## Written task
Every line from the line containing "obj.matrix_world = Matrix.Identity(4)" through the final line below is to be repeated exactly; no other line is.

** Start **

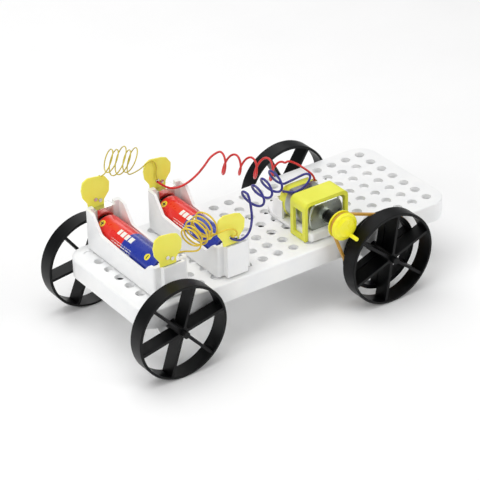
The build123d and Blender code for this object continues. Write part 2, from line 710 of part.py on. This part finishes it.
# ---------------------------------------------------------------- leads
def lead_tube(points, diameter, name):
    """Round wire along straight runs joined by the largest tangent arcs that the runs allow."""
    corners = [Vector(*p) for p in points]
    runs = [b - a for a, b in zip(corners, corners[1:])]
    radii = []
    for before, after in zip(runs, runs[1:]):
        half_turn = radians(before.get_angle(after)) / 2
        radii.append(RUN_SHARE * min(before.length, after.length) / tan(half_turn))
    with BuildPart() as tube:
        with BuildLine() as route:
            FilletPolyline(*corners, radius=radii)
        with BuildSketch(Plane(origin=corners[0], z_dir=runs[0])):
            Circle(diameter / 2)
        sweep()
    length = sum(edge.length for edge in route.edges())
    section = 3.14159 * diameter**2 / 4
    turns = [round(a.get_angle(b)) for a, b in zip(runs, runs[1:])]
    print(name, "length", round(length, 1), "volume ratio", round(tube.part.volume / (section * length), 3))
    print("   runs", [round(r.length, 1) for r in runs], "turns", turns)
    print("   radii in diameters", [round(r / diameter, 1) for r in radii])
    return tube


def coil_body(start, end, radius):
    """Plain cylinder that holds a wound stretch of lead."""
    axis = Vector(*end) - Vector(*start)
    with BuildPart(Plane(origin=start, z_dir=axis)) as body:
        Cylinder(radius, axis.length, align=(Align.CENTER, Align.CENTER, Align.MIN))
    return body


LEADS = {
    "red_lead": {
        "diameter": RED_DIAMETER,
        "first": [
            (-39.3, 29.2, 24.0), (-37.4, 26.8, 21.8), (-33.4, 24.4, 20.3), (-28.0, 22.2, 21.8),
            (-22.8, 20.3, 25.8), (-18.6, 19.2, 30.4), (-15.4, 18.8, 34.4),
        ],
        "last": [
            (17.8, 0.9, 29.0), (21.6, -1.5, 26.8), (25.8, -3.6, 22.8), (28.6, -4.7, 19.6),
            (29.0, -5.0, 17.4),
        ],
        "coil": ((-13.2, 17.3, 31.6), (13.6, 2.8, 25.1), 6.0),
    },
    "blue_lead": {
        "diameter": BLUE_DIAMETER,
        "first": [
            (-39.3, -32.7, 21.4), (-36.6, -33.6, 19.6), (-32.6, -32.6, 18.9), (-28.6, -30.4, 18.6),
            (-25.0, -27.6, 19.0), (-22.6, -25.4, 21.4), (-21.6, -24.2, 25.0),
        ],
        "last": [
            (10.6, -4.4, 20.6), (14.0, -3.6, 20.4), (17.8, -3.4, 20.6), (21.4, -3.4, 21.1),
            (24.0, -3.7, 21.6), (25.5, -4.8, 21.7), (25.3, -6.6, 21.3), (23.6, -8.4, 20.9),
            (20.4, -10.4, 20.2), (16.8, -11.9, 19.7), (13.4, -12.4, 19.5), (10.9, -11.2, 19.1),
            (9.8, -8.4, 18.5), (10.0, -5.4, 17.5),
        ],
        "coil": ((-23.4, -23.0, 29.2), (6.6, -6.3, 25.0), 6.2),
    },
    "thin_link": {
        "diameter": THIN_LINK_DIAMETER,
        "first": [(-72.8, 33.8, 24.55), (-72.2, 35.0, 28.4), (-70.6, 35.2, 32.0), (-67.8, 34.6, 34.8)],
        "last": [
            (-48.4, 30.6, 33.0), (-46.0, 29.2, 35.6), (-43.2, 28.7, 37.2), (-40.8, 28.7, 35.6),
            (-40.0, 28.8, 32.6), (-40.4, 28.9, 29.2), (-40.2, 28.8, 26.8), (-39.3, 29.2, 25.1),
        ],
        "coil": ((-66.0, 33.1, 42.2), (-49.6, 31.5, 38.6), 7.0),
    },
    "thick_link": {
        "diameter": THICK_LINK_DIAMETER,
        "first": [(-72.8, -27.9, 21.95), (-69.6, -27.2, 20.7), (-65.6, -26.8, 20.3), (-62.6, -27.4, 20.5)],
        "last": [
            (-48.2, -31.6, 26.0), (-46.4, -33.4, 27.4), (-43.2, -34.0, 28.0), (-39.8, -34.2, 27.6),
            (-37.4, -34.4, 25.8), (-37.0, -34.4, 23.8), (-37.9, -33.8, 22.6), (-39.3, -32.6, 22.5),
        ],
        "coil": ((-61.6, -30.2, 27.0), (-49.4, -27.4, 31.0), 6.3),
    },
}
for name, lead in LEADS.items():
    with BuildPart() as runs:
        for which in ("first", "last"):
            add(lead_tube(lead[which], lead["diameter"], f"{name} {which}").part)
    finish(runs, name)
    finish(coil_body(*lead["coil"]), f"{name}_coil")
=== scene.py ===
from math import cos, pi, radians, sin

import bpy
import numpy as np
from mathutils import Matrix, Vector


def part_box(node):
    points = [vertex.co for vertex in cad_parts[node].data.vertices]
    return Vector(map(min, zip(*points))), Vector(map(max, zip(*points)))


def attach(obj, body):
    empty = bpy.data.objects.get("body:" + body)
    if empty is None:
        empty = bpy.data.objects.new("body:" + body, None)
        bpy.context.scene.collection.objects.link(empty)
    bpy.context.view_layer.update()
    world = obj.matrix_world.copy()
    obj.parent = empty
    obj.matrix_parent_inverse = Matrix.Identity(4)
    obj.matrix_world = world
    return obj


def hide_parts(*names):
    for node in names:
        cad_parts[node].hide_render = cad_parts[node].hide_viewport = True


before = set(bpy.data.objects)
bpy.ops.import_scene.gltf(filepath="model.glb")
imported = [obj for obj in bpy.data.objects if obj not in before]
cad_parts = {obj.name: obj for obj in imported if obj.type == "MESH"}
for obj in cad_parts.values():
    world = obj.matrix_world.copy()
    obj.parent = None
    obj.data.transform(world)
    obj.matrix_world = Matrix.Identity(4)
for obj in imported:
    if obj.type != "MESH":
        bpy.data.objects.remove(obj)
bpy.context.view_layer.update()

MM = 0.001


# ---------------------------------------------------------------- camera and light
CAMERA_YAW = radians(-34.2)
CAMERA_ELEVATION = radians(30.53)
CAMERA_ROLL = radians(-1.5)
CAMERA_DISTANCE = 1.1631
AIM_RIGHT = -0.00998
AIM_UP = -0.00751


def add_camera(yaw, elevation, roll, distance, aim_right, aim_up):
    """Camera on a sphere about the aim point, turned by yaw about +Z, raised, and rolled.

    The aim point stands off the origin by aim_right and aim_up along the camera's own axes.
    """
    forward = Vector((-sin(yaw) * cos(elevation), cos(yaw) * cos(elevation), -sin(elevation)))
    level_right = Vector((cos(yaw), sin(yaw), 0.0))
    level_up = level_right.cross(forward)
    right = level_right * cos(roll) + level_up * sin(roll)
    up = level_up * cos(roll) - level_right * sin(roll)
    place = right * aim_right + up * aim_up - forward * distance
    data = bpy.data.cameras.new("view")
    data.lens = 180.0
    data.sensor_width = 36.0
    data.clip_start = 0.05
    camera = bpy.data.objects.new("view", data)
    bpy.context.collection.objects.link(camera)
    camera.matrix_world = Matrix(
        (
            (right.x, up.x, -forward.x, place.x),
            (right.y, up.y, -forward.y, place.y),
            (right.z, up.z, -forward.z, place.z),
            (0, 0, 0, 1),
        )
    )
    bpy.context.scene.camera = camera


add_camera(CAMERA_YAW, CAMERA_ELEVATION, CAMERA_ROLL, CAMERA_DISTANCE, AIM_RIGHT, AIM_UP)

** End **

## The reply
    obj.matrix_world = Matrix.Identity(4)
for obj in imported:
    if obj.type != "MESH":
        bpy.data.objects.remove(obj)
bpy.context.view_layer.update()

MM = 0.001


# ---------------------------------------------------------------- camera and light
CAMERA_YAW = radians(-34.2)
CAMERA_ELEVATION = radians(30.53)
CAMERA_ROLL = radians(-1.5)
CAMERA_DISTANCE = 1.1631
AIM_RIGHT = -0.00998
AIM_UP = -0.00751


def add_camera(yaw, elevation, roll, distance, aim_right, aim_up):
    """Camera on a sphere about the aim point, turned by yaw about +Z, raised, and rolled.

    The aim point stands off the origin by aim_right and aim_up along the camera's own axes.
    """
    forward = Vector((-sin(yaw) * cos(elevation), cos(yaw) * cos(elevation), -sin(elevation)))
    level_right = Vector((cos(yaw), sin(yaw), 0.0))
    level_up = level_right.cross(forward)
    right = level_right * cos(roll) + level_up * sin(roll)
    up = level_up * cos(roll) - level_right * sin(roll)
    place = right * aim_right + up * aim_up - forward * distance
    data = bpy.data.cameras.new("view")
    data.lens = 180.0
    data.sensor_width = 36.0
    data.clip_start = 0.05
    camera = bpy.data.objects.new("view", data)
    bpy.context.collection.objects.link(camera)
    camera.matrix_world = Matrix(
        (
            (right.x, up.x, -forward.x, place.x),
            (right.y, up.y, -forward.y, place.y),
            (right.z, up.z, -forward.z, place.z),
            (0, 0, 0, 1),
        )
    )
    bpy.context.scene.camera = camera


add_camera(CAMERA_YAW, CAMERA_ELEVATION, CAMERA_ROLL, CAMERA_DISTANCE, AIM_RIGHT, AIM_UP)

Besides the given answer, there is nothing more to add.